*Data extract*.
• • •
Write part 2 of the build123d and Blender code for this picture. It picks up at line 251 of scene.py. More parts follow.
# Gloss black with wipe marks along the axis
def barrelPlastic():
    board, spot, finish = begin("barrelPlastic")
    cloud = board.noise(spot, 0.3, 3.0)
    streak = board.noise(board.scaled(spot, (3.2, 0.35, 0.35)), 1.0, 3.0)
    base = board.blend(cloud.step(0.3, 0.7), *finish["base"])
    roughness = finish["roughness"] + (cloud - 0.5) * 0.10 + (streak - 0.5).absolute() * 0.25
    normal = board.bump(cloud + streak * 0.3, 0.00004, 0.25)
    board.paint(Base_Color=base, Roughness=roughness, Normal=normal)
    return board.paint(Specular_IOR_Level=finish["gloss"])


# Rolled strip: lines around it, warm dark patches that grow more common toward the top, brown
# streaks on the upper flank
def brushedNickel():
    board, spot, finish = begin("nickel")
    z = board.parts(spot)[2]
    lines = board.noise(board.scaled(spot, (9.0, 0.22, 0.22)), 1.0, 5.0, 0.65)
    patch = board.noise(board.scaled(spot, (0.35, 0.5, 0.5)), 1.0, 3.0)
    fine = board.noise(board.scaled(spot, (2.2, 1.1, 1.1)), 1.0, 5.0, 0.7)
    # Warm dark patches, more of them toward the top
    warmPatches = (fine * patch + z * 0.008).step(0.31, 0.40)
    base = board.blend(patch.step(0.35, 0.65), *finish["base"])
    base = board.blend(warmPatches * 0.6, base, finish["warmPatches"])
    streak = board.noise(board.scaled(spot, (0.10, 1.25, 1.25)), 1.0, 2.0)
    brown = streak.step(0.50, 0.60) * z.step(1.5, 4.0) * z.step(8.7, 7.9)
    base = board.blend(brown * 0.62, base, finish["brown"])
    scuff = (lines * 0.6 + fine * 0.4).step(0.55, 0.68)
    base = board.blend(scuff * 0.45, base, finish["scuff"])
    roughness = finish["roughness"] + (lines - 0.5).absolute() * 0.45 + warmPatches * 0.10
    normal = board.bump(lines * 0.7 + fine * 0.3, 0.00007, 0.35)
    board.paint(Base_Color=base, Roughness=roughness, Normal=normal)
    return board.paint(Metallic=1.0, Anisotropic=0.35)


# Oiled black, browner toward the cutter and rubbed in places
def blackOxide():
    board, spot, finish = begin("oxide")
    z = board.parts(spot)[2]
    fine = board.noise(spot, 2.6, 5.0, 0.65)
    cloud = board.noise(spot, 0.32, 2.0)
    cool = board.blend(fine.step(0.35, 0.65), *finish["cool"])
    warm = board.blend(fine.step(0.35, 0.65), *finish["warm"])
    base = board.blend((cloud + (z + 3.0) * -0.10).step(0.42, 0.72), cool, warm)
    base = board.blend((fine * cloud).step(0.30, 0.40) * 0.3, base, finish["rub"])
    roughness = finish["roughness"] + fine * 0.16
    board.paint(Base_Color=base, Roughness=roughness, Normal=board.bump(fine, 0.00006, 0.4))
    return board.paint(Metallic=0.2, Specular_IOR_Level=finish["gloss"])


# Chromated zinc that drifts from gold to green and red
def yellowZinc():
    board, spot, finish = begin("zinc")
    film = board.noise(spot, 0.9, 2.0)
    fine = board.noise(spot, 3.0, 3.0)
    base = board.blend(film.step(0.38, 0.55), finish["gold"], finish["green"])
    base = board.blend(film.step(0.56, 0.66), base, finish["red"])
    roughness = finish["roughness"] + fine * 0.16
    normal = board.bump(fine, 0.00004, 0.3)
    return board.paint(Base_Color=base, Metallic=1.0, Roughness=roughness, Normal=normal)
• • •
*Aim of the exercise*.
Repeat back the data above, exact to the last character.

*Answer to this problem*.
Write part 2 of the build123d and Blender code for this picture. It picks up at line 251 of scene.py. More parts follow.
# Gloss black with wipe marks along the axis
def barrelPlastic():
    board, spot, finish = begin("barrelPlastic")
    cloud = board.noise(spot, 0.3, 3.0)
    streak = board.noise(board.scaled(spot, (3.2, 0.35, 0.35)), 1.0, 3.0)
    base = board.blend(cloud.step(0.3, 0.7), *finish["base"])
    roughness = finish["roughness"] + (cloud - 0.5) * 0.10 + (streak - 0.5).absolute() * 0.25
    normal = board.bump(cloud + streak * 0.3, 0.00004, 0.25)
    board.paint(Base_Color=base, Roughness=roughness, Normal=normal)
    return board.paint(Specular_IOR_Level=finish["gloss"])


# Rolled strip: lines around it, warm dark patches that grow more common toward the top, brown
# streaks on the upper flank
def brushedNickel():
    board, spot, finish = begin("nickel")
    z = board.parts(spot)[2]
    lines = board.noise(board.scaled(spot, (9.0, 0.22, 0.22)), 1.0, 5.0, 0.65)
    patch = board.noise(board.scaled(spot, (0.35, 0.5, 0.5)), 1.0, 3.0)
    fine = board.noise(board.scaled(spot, (2.2, 1.1, 1.1)), 1.0, 5.0, 0.7)
    # Warm dark patches, more of them toward the top
    warmPatches = (fine * patch + z * 0.008).step(0.31, 0.40)
    base = board.blend(patch.step(0.35, 0.65), *finish["base"])
    base = board.blend(warmPatches * 0.6, base, finish["warmPatches"])
    streak = board.noise(board.scaled(spot, (0.10, 1.25, 1.25)), 1.0, 2.0)
    brown = streak.step(0.50, 0.60) * z.step(1.5, 4.0) * z.step(8.7, 7.9)
    base = board.blend(brown * 0.62, base, finish["brown"])
    scuff = (lines * 0.6 + fine * 0.4).step(0.55, 0.68)
    base = board.blend(scuff * 0.45, base, finish["scuff"])
    roughness = finish["roughness"] + (lines - 0.5).absolute() * 0.45 + warmPatches * 0.10
    normal = board.bump(lines * 0.7 + fine * 0.3, 0.00007, 0.35)
    board.paint(Base_Color=base, Roughness=roughness, Normal=normal)
    return board.paint(Metallic=1.0, Anisotropic=0.35)


# Oiled black, browner toward the cutter and rubbed in places
def blackOxide():
    board, spot, finish = begin("oxide")
    z = board.parts(spot)[2]
    fine = board.noise(spot, 2.6, 5.0, 0.65)
    cloud = board.noise(spot, 0.32, 2.0)
    cool = board.blend(fine.step(0.35, 0.65), *finish["cool"])
    warm = board.blend(fine.step(0.35, 0.65), *finish["warm"])
    base = board.blend((cloud + (z + 3.0) * -0.10).step(0.42, 0.72), cool, warm)
    base = board.blend((fine * cloud).step(0.30, 0.40) * 0.3, base, finish["rub"])
    roughness = finish["roughness"] + fine * 0.16
    board.paint(Base_Color=base, Roughness=roughness, Normal=board.bump(fine, 0.00006, 0.4))
    return board.paint(Metallic=0.2, Specular_IOR_Level=finish["gloss"])


# Chromated zinc that drifts from gold to green and red
def yellowZinc():
    board, spot, finish = begin("zinc")
    film = board.noise(spot, 0.9, 2.0)
    fine = board.noise(spot, 3.0, 3.0)
    base = board.blend(film.step(0.38, 0.55), finish["gold"], finish["green"])
    base = board.blend(film.step(0.56, 0.66), base, finish["red"])
    roughness = finish["roughness"] + fine * 0.16
    normal = board.bump(fine, 0.00004, 0.3)
    return board.paint(Base_Color=base, Metallic=1.0, Roughness=roughness, Normal=normal)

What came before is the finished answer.